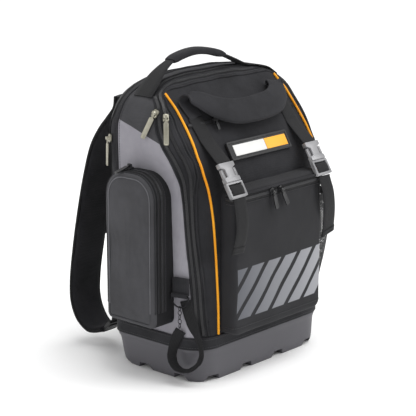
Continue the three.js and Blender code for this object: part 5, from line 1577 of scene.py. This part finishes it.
class BuildHarness(bpy.types.Operator):
    """Builds the shoulder straps, their webbing and buckles, the chest strap and the back pad"""

    bl_idname = "backpack.harness"
    bl_label = "Harness"

    def strap(self, hand, side):
        steps = 84
        path = curve([Vector((side * STRAP_X, y, z)) for y, z, _ in STRAP_ROWS], steps)

        def shape(k):
            wide = blend(STRAP_ROWS, k / steps, 2)
            return padded_shape(STRAP_WIDTH * wide, STRAP_THICK)

        bm = sweep(path, [X] * (steps + 1), shape)
        crumple(bm, 1.6, 40, 3.0 + side)
        made = piece(f"padded_strap_{hand}", bm, CHARCOAL, "charcoal_polyester", [f"shoulder_strap_{hand}"])
        for edge in (-1, 1):
            line = []
            for k, at in enumerate(path):
                wide = blend(STRAP_ROWS, k / steps, 2)
                line.append(at + X * edge * (STRAP_WIDTH * wide / 2 - 0.4))
            sides = [X] * len(line)
            binding = sweep(line, sides, lambda k: webbing_shape(4.5, 5.4))
            piece(f"strap_binding_{hand}_{'inner' if edge * side < 0 else 'outer'}", binding,
                  BINDING, "black_webbing")

    def execute(self, context):
        for hand, side in (("left", -1), ("right", 1)):
            self.strap(hand, side)
            adjuster = round_edges(node_mesh(f"strap_adjuster_{hand}"), 0.8, 3)
            piece(f"ladder_{hand}", adjuster, BLACK_PLASTIC, "black_plastic", [f"strap_adjuster_{hand}"])
            webbing = round_edges(node_mesh(f"strap_webbing_{hand}"), 0.4, 2)
            node = f"strap_webbing_{hand}"
            piece(f"harness_webbing_{hand}", webbing, BINDING_PLAIN, "black_webbing", [node])
            wing = round_edges(node_mesh(f"strap_wing_{hand}"), 1.2, 3)
            piece(f"wing_{hand}", wing, SHADOW_CHARCOAL, "charcoal_polyester", [f"strap_wing_{hand}"])
        chest = round_edges(node_mesh("sternum_strap"), 0.4, 2)
        piece("chest_webbing", chest, BINDING_PLAIN, "black_webbing", ["sternum_strap"])
        clasp = round_edges(node_mesh("sternum_clasp"), 0.9, 3)
        piece("chest_clasp", clasp, BLACK_PLASTIC, "black_plastic", ["sternum_clasp"])
        self.back_pad()
        return {"FINISHED"}

    def back_pad(self):
        def shape(inset):
            return outline(PAD_HALF, PAD_BOTTOM, PAD_TOP, PAD_CORNER, PAD_CORNER, inset, side=30, flat=24)

        def place(across, up, depth):
            skin = on_skin(Vector((-across, 400, up)), -Y)[0].y + 0.3
            channel = 5 * math.exp(-((across / (0.42 * PAD_GROOVE)) ** 4))
            return Vector((-across, max(depth - channel, skin), up))

        face = BACK_DEPTH + PAD_THICK
        levels = [(0, 0), (0, face - 9), (0.8, face - 5), (2.6, face - 2), (5.4, face - 0.5), (8, face)]
        bm = soft_box(shape, place, levels, 0.4, PAD_HALF)
        made = piece("spacer_back_pad", bm, AIR_MESH, "black_mesh", ["back_pad"])


class BackpackPanel(bpy.types.Panel):
    """Lists the pieces that the add-on builds, with their sizes and colours"""

    bl_idname = "VIEW3D_PT_backpack"
    bl_label = "Tool Backpack"
    bl_space_type = "VIEW_3D"
    bl_region_type = "UI"
    bl_category = "Backpack"

    def draw(self, context):
        for group in (context.scene.backpack_sizes, context.scene.backpack_colours):
            for key in group.__annotations__:
                self.layout.prop(group, key)
        for operator in OPERATORS:
            self.layout.operator(operator.bl_idname)


OPERATORS = [
    BuildStage, BuildShell, BuildTub, BuildPiping, BuildZipTracks, BuildSidePocket, BuildFrontPocket,
    BuildNetPocket, BuildBadge, BuildLashStraps, BuildHandles, BuildZipPulls, BuildTapeChain, BuildHarness,
]
CLASSES = [BackpackSizes, BackpackColours, *OPERATORS, BackpackPanel]


def register():
    for each in CLASSES:
        bpy.utils.register_class(each)
    bpy.types.Scene.backpack_sizes = PointerProperty(type=BackpackSizes)
    bpy.types.Scene.backpack_colours = PointerProperty(type=BackpackColours)


def unregister():
    del bpy.types.Scene.backpack_colours
    del bpy.types.Scene.backpack_sizes
    for each in reversed(CLASSES):
        bpy.utils.unregister_class(each)


def main():
    register()
    for operator in OPERATORS:
        group, name = operator.bl_idname.split(".")
        getattr(getattr(bpy.ops, group), name)()


if __name__ == "__main__":
    main()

**Exercise task**
Each line of the material above needs to be quoted exactly, please.

**Result**
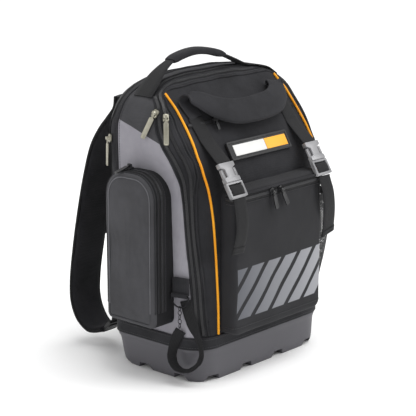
Continue the three.js and Blender code for this object: part 5, from line 1577 of scene.py. This part finishes it.
class BuildHarness(bpy.types.Operator):
    """Builds the shoulder straps, their webbing and buckles, the chest strap and the back pad"""

    bl_idname = "backpack.harness"
    bl_label = "Harness"

    def strap(self, hand, side):
        steps = 84
        path = curve([Vector((side * STRAP_X, y, z)) for y, z, _ in STRAP_ROWS], steps)

        def shape(k):
            wide = blend(STRAP_ROWS, k / steps, 2)
            return padded_shape(STRAP_WIDTH * wide, STRAP_THICK)

        bm = sweep(path, [X] * (steps + 1), shape)
        crumple(bm, 1.6, 40, 3.0 + side)
        made = piece(f"padded_strap_{hand}", bm, CHARCOAL, "charcoal_polyester", [f"shoulder_strap_{hand}"])
        for edge in (-1, 1):
            line = []
            for k, at in enumerate(path):
                wide = blend(STRAP_ROWS, k / steps, 2)
                line.append(at + X * edge * (STRAP_WIDTH * wide / 2 - 0.4))
            sides = [X] * len(line)
            binding = sweep(line, sides, lambda k: webbing_shape(4.5, 5.4))
            piece(f"strap_binding_{hand}_{'inner' if edge * side < 0 else 'outer'}", binding,
                  BINDING, "black_webbing")

    def execute(self, context):
        for hand, side in (("left", -1), ("right", 1)):
            self.strap(hand, side)
            adjuster = round_edges(node_mesh(f"strap_adjuster_{hand}"), 0.8, 3)
            piece(f"ladder_{hand}", adjuster, BLACK_PLASTIC, "black_plastic", [f"strap_adjuster_{hand}"])
            webbing = round_edges(node_mesh(f"strap_webbing_{hand}"), 0.4, 2)
            node = f"strap_webbing_{hand}"
            piece(f"harness_webbing_{hand}", webbing, BINDING_PLAIN, "black_webbing", [node])
            wing = round_edges(node_mesh(f"strap_wing_{hand}"), 1.2, 3)
            piece(f"wing_{hand}", wing, SHADOW_CHARCOAL, "charcoal_polyester", [f"strap_wing_{hand}"])
        chest = round_edges(node_mesh("sternum_strap"), 0.4, 2)
        piece("chest_webbing", chest, BINDING_PLAIN, "black_webbing", ["sternum_strap"])
        clasp = round_edges(node_mesh("sternum_clasp"), 0.9, 3)
        piece("chest_clasp", clasp, BLACK_PLASTIC, "black_plastic", ["sternum_clasp"])
        self.back_pad()
        return {"FINISHED"}

    def back_pad(self):
        def shape(inset):
            return outline(PAD_HALF, PAD_BOTTOM, PAD_TOP, PAD_CORNER, PAD_CORNER, inset, side=30, flat=24)

        def place(across, up, depth):
            skin = on_skin(Vector((-across, 400, up)), -Y)[0].y + 0.3
            channel = 5 * math.exp(-((across / (0.42 * PAD_GROOVE)) ** 4))
            return Vector((-across, max(depth - channel, skin), up))

        face = BACK_DEPTH + PAD_THICK
        levels = [(0, 0), (0, face - 9), (0.8, face - 5), (2.6, face - 2), (5.4, face - 0.5), (8, face)]
        bm = soft_box(shape, place, levels, 0.4, PAD_HALF)
        made = piece("spacer_back_pad", bm, AIR_MESH, "black_mesh", ["back_pad"])


class BackpackPanel(bpy.types.Panel):
    """Lists the pieces that the add-on builds, with their sizes and colours"""

    bl_idname = "VIEW3D_PT_backpack"
    bl_label = "Tool Backpack"
    bl_space_type = "VIEW_3D"
    bl_region_type = "UI"
    bl_category = "Backpack"

    def draw(self, context):
        for group in (context.scene.backpack_sizes, context.scene.backpack_colours):
            for key in group.__annotations__:
                self.layout.prop(group, key)
        for operator in OPERATORS:
            self.layout.operator(operator.bl_idname)


OPERATORS = [
    BuildStage, BuildShell, BuildTub, BuildPiping, BuildZipTracks, BuildSidePocket, BuildFrontPocket,
    BuildNetPocket, BuildBadge, BuildLashStraps, BuildHandles, BuildZipPulls, BuildTapeChain, BuildHarness,
]
CLASSES = [BackpackSizes, BackpackColours, *OPERATORS, BackpackPanel]


def register():
    for each in CLASSES:
        bpy.utils.register_class(each)
    bpy.types.Scene.backpack_sizes = PointerProperty(type=BackpackSizes)
    bpy.types.Scene.backpack_colours = PointerProperty(type=BackpackColours)


def unregister():
    del bpy.types.Scene.backpack_colours
    del bpy.types.Scene.backpack_sizes
    for each in reversed(CLASSES):
        bpy.utils.unregister_class(each)


def main():
    register()
    for operator in OPERATORS:
        group, name = operator.bl_idname.split(".")
        getattr(getattr(bpy.ops, group), name)()


if __name__ == "__main__":
    main()